His father Chip is absolutely loaded; manages several musical acts and an agency.
Max Hooper has NOTHING to worry about.
Shame for people on here blaming a game on 1 or 2 kids.
Just like the individual (won't mention names) who complained about the kids not shaking hands; they all ran back on to the court last night to shake. If you want to critcize people on here that is fine but at least criticize facts. And if i don't forget these are 18-22 year old kids. Coaching has not been great and not putting them in the best position to win. I like Lavin, I've spent some time with him over the past few years, but he has not done a good with THIS TEAM THIS YEAR. I give him a pass but after this no more execuses. Blame the coaches not the kids. Maybe Jordan should have been in the end to penetrate and get to hoop that is a strength; not Phil's. But phil was put in that position.
I am certainly not blaming Hooper for the loss of the game. Should he have known better? Yes. But I have been rather vocal in my opinion that Lavin is the problem here- including putting Hooper in that play in the first place.
But now that you mention that Hooper’s father has a talent agency, Lavin’s recruitment of him is all adding up now….
There is never a single person responsible for a loss that's certain. My VERY first redmen game when I was a teen, I believe was a loss to Army when Richie Lyons dribbled a ball off his foot late in the game. Regardless of the loss, I wouldn't have remembered the game had it not been for that critical play (if it even happened - it was a long long time ago)
Hoopers gaffe was critical at the worst possible moment - VICTORY had already been achieved, and had to be preserved. We had the lead, the ball, and the clock on our side.

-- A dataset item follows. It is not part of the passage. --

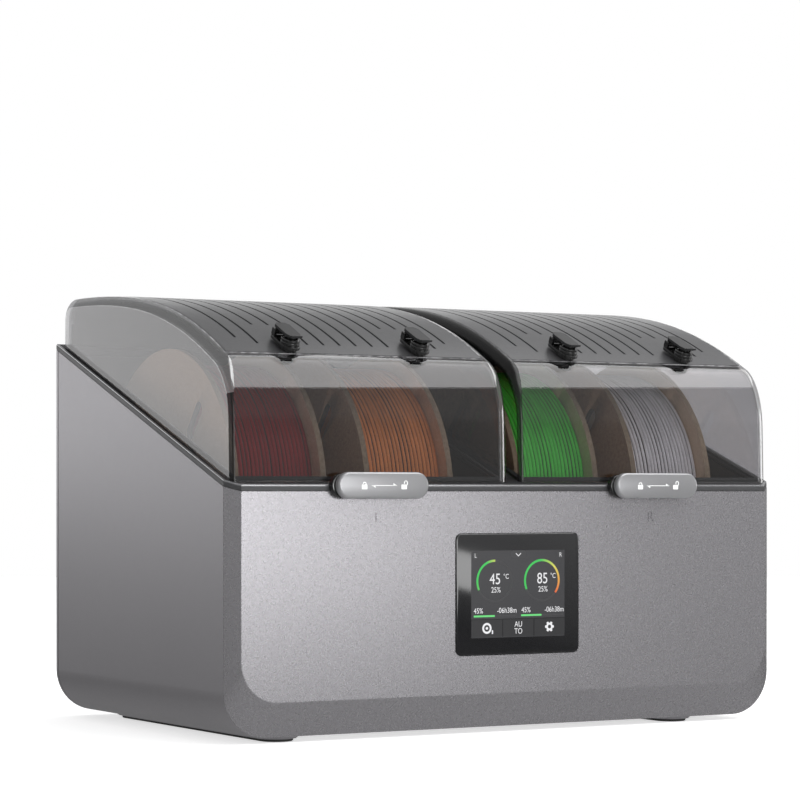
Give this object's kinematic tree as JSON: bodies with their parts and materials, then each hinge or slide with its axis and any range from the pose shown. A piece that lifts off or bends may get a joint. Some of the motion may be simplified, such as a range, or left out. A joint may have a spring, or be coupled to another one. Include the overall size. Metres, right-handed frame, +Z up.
{
  "type": "filament dryer box",
  "caption": "Heated dry box for 3D printing filament: side-by-side chambers, each with a hinged clear lid, ribbed cover, filament outlets, sliding latch, fan, heater and spools on rollers.",
  "frame": {"origin": "centre of the footprint, on the plane that the rubber feet stand on", "axes": "+X to the right along the front, +Y to the rear, +Z up"},
  "size_m": [0.427, 0.2905, 0.2951],
  "materials": {
    "body_paint": "satin metallic paint on moulded shells",
    "rim_trim": "dark satin",
    "clear_shell": "clear, lightly smoked, polished",
    "cover_plastic": "satin",
    "black_plastic": "gloss",
    "cap_plastic": "fine matte",
    "tub_plastic": "matte",
    "rubber": "matte",
    "latch_silver": "satin metallic",
    "display_glass": "black printed glass, gloss",
    "board": "solder mask",
    "steel": "satin",
    "aluminium": "extruded",
    "spool_card": "uncoated kraft board",
    "filament_red": "dark red thread, satin",
    "filament_orange": "brown-orange thread, satin",
    "filament_green": "green thread, satin",
    "filament_silver": "silver grey thread, satin"
  },
  "bodies": {
    "base": {"outer_shell": "body_paint", "front_bezel": "body_paint", "rear_panel": "body_paint", "rim_trim": "rim_trim", "display_glass": "display_glass", "display_module": "black_plastic", "control_board": "board", "power_supply": "steel", "power_inlet": "black_plastic", "switch_frame": "black_plastic", "foot_left": "rubber", "foot_right": "rubber", "tub_left": "tub_plastic", "seal_left": "rubber", "heater_left": "aluminium", "fan_frame_left": "black_plastic", "humidity_sensor_left": "black_plastic", "hinge_pin_left": "steel", "latch_base_left": "black_plastic", "tub_right": "tub_plastic", "seal_right": "rubber", "heater_right": "aluminium", "fan_frame_right": "black_plastic", "humidity_sensor_right": "black_plastic", "hinge_pin_right": "steel", "latch_base_right": "black_plastic"},
    "left_lid": {"lid_left": "clear_shell", "lid_cover_left": "cover_plastic", "outlet_collar_1": "black_plastic", "outlet_collar_2": "black_plastic"},
    "right_lid": {"lid_right": "clear_shell", "lid_cover_right": "cover_plastic", "outlet_collar_3": "black_plastic", "outlet_collar_4": "black_plastic"},
    "left_latch": {"latch_left": "latch_silver"},
    "right_latch": {"latch_right": "latch_silver"},
    "cap_1": {"outlet_cap_1": "cap_plastic"},
    "cap_2": {"outlet_cap_2": "cap_plastic"},
    "cap_3": {"outlet_cap_3": "cap_plastic"},
    "cap_4": {"outlet_cap_4": "cap_plastic"},
    "loaded_spool_1": {"spool_1": "spool_card", "filament_1": "filament_red"},
    "loaded_spool_2": {"spool_2": "spool_card", "filament_2": "filament_orange"},
    "loaded_spool_3": {"spool_3": "spool_card", "filament_3": "filament_green"},
    "loaded_spool_4": {"spool_4": "spool_card", "filament_4": "filament_silver"},
    "front_roller_1": {"roller_1_front": "steel"},
    "rear_roller_1": {"roller_1_rear": "steel"},
    "front_roller_2": {"roller_2_front": "steel"},
    "rear_roller_2": {"roller_2_rear": "steel"},
    "front_roller_3": {"roller_3_front": "steel"},
    "rear_roller_3": {"roller_3_rear": "steel"},
    "front_roller_4": {"roller_4_front": "steel"},
    "rear_roller_4": {"roller_4_rear": "steel"},
    "left_fan": {"fan_rotor_left": "black_plastic"},
    "right_fan": {"fan_rotor_right": "black_plastic"},
    "switch_rocker": {"power_switch": "black_plastic"}
  },
  "joints": [
    {"name": "left_lid_hinge", "type": "hinge", "parent": "base", "child": "left_lid", "pos_m": [-0.10725, 0.1413, 0.2626], "axis": [-1, 0, 0], "range_deg": [0, 85]},
    {"name": "right_lid_hinge", "type": "hinge", "parent": "base", "child": "right_lid", "pos_m": [0.10725, 0.1413, 0.2626], "axis": [-1, 0, 0], "range_deg": [0, 85]},
    {"name": "left_latch_slide", "type": "slide", "parent": "base", "child": "left_latch", "axis": [1, 0, 0], "range_m": [-0.008, 0]},
    {"name": "right_latch_slide", "type": "slide", "parent": "base", "child": "right_latch", "axis": [1, 0, 0], "range_m": [-0.008, 0]},
    {"name": "outlet_cap_1_flip", "type": "hinge", "parent": "left_lid", "child": "cap_1", "pos_m": [-0.15565, -0.09397, 0.26311], "axis": [-1, 0, 0], "range_deg": [0, 70]},
    {"name": "outlet_cap_2_flip", "type": "hinge", "parent": "left_lid", "child": "cap_2", "pos_m": [-0.05885, -0.09397, 0.26311], "axis": [-1, 0, 0], "range_deg": [0, 70]},
    {"name": "outlet_cap_3_flip", "type": "hinge", "parent": "right_lid", "child": "cap_3", "pos_m": [0.05885, -0.09397, 0.26311], "axis": [-1, 0, 0], "range_deg": [0, 70]},
    {"name": "outlet_cap_4_flip", "type": "hinge", "parent": "right_lid", "child": "cap_4", "pos_m": [0.15565, -0.09397, 0.26311], "axis": [-1, 0, 0], "range_deg": [0, 70]},
    {"name": "spool_1_spin", "type": "hinge", "parent": "base", "child": "loaded_spool_1", "pos_m": [-0.15565, 0.0053, 0.155], "axis": [1, 0, 0], "continuous": true},
    {"name": "spool_2_spin", "type": "hinge", "parent": "base", "child": "loaded_spool_2", "pos_m": [-0.05885, 0.0053, 0.155], "axis": [1, 0, 0], "continuous": true},
    {"name": "spool_3_spin", "type": "hinge", "parent": "base", "child": "loaded_spool_3", "pos_m": [0.05885, 0.0053, 0.155], "axis": [1, 0, 0], "continuous": true},
    {"name": "spool_4_spin", "type": "hinge", "parent": "base", "child": "loaded_spool_4", "pos_m": [0.15565, 0.0053, 0.155], "axis": [1, 0, 0], "continuous": true},
    {"name": "roller_1_front_spin", "type": "hinge", "parent": "base", "child": "front_roller_1", "pos_m": [-0.15565, -0.06367, 0.0728], "axis": [1, 0, 0], "continuous": true},
    {"name": "roller_1_rear_spin", "type": "hinge", "parent": "base", "child": "rear_roller_1", "pos_m": [-0.15565, 0.07427, 0.0728], "axis": [1, 0, 0], "continuous": true},
    {"name": "roller_2_front_spin", "type": "hinge", "parent": "base", "child": "front_roller_2", "pos_m": [-0.05885, -0.06367, 0.0728], "axis": [1, 0, 0], "continuous": true},
    {"name": "roller_2_rear_spin", "type": "hinge", "parent": "base", "child": "rear_roller_2", "pos_m": [-0.05885, 0.07427, 0.0728], "axis": [1, 0, 0], "continuous": true},
    {"name": "roller_3_front_spin", "type": "hinge", "parent": "base", "child": "front_roller_3", "pos_m": [0.05885, -0.06367, 0.0728], "axis": [1, 0, 0], "continuous": true},
    {"name": "roller_3_rear_spin", "type": "hinge", "parent": "base", "child": "rear_roller_3", "pos_m": [0.05885, 0.07427, 0.0728], "axis": [1, 0, 0], "continuous": true},
    {"name": "roller_4_front_spin", "type": "hinge", "parent": "base", "child": "front_roller_4", "pos_m": [0.15565, -0.06367, 0.0728], "axis": [1, 0, 0], "continuous": true},
    {"name": "roller_4_rear_spin", "type": "hinge", "parent": "base", "child": "rear_roller_4", "pos_m": [0.15565, 0.07427, 0.0728], "axis": [1, 0, 0], "continuous": true},
    {"name": "left_fan_spin", "type": "hinge", "parent": "base", "child": "left_fan", "pos_m": [-0.10725, 0.1237, 0.0446], "axis": [0, 1, 0], "continuous": true},
    {"name": "right_fan_spin", "type": "hinge", "parent": "base", "child": "right_fan", "pos_m": [0.10725, 0.1237, 0.0446], "axis": [0, 1, 0], "continuous": true},
    {"name": "power_switch_rock", "type": "hinge", "parent": "base", "child": "switch_rocker", "pos_m": [0.026, 0.1355, 0.0476], "axis": [-1, 0, 0], "range_deg": [0, 16]}
  ],
  "couplings": [
    {"joint": "roller_1_front_spin", "follows": "spool_1_spin", "ratio": -14.286},
    {"joint": "roller_1_rear_spin", "follows": "spool_1_spin", "ratio": -14.286},
    {"joint": "roller_2_front_spin", "follows": "spool_2_spin", "ratio": -14.286},
    {"joint": "roller_2_rear_spin", "follows": "spool_2_spin", "ratio": -14.286},
    {"joint": "roller_3_front_spin", "follows": "spool_3_spin", "ratio": -14.286},
    {"joint": "roller_3_rear_spin", "follows": "spool_3_spin", "ratio": -14.286},
    {"joint": "roller_4_front_spin", "follows": "spool_4_spin", "ratio": -14.286},
    {"joint": "roller_4_rear_spin", "follows": "spool_4_spin", "ratio": -14.286}
  ]
}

St. John's ran a basic press break as far as I could see. Two guards start out at the defensive wings extended, and criss cross, one setting a pick for the other. One guy ends up with the ball. He is supposed to leave enough room between himself and the baseline to get it back to the player inbounding if the ball can't quickly be advanced upcourt. Hooper left no room and got trapped on the baseline. Error #1. Then he immediately panicked and gave up his dribble under pressure. Error #2. Then instead of keeping his composure and finding the open man, he covered up like a turtle going into his shell - or the way 4th grade kids do when they have no court sense or ballhandling skills. Error #3. In doing do, he actually completely panicked and appeared to try to hold the ball until time expired or he got fouled. In doing so, he showed too much ball (he may have tried to extend his arms out of bounds so no one could get to it, but at that point he was probably 2 feet inbounds. error #5. in all of this he failed to call time out error #6.
The biggest error of all was that he was on the court. That one goes on Lavin, who had a speedy ballhandling point guard on the bench (who for the short memory in all of us, did get stripped driving to the hoop late in the previous loss) Error #7
Why focus so much on this single play? In a game we absolutely needed to right a sinking ship and save the season the game was right there to be won as long as we didn't turn the ball over. In that regard, it reminded me of the Syracuse loss at Alumni hall so long ago. only this time the fans held their collective breaths hoping for a win, instead of screaming with premature bravado that "We're number one" as Bernard Rencher stepped to the line for a game cinching 1 and 1 from an 80+% FT shooter. That loss was worse because the pain lingered for a very long time. This loss is worse because it effectively killed our season.